Nous reprenons une précédente recommandation sur la nécessité de décourager le recours excessif au temps partiel par une majoration des cotisations patronales dans les entreprises de plus de 20 salariés comptant au moins 20 % de leur effectif à temps partiel.

Pour les carrières courtes, deux formules pourraient être envisageables : se référer non aux 25 meilleures années, mais aux 100 meilleurs trimestres, ainsi que le suggère le Défenseur des droits ; ou retenir, comme le propose la délégation aux droits des femmes de l'Assemblée nationale, un prorata prenant en compte la durée effective de la carrière. Ainsi, pour un salarié ayant travaillé vingt ans, seules les treize meilleures années seraient considérées. Une étude devrait être diligentée pour en évaluer l'impact. Tel est l'objet d'une autre recommandation.
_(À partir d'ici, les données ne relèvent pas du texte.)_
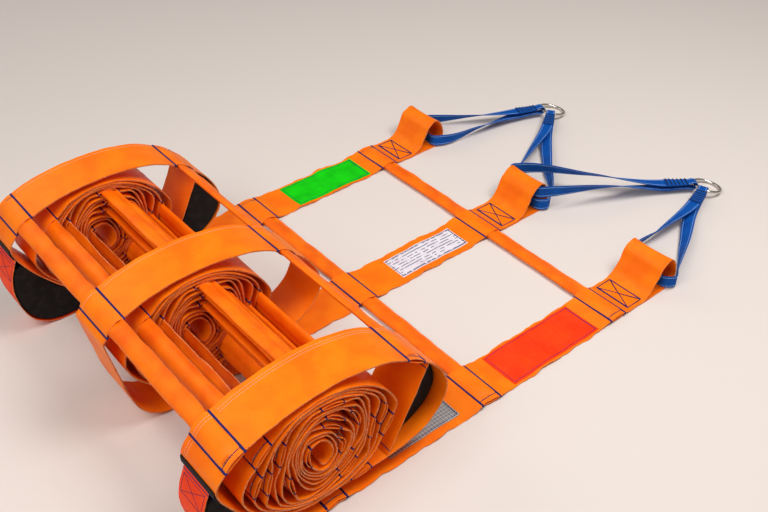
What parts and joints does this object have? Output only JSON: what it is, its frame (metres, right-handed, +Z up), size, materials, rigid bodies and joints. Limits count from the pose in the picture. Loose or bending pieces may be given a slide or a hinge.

S'agissant des droits familiaux et conjugaux, nous plaidons pour que les femmes ne soient pas encouragées à interrompre ou à ralentir leur vie professionnelle : tout ce qui s'apparente à un salaire maternel, fût-il différé, doit être proscrit, et la constitution de droits propres, privilégiée. Transformer la majoration pour troisième enfant en une allocation forfaitisée versée dès le premier enfant pourrait être une piste à ne pas exclure. Dans le même esprit, les droits familiaux devraient être recentrés sur la maternité car, lorsqu'ils bénéficient aux pères, ils ne remplissent pas leur objectif qui est de compenser les conséquences de la maternité sur la retraite des femmes. Si cette piste ne pouvait être suivie, pour des raisons juridiques notamment, nous suggérons que celui des deux parents, souvent la mère, qui a interrompu sa carrière afin de s'occuper des enfants et ne bénéficie pas d'une retraite à taux plein reçoive l'intégralité de la majoration. Il serait injuste, alors que le père est redevable à la mère de sa carrière pleine, de répercuter cette inégalité sur leurs retraites.

Nous insistons enfin pour que la redéfinition des droits familiaux trouve un équilibre entre le versement de prestations et la possibilité de partir à la retraite plus tôt - entre temps et argent, en somme.

Certaines des recommandations que je viens de vous présenter pourraient donner lieu à des amendements.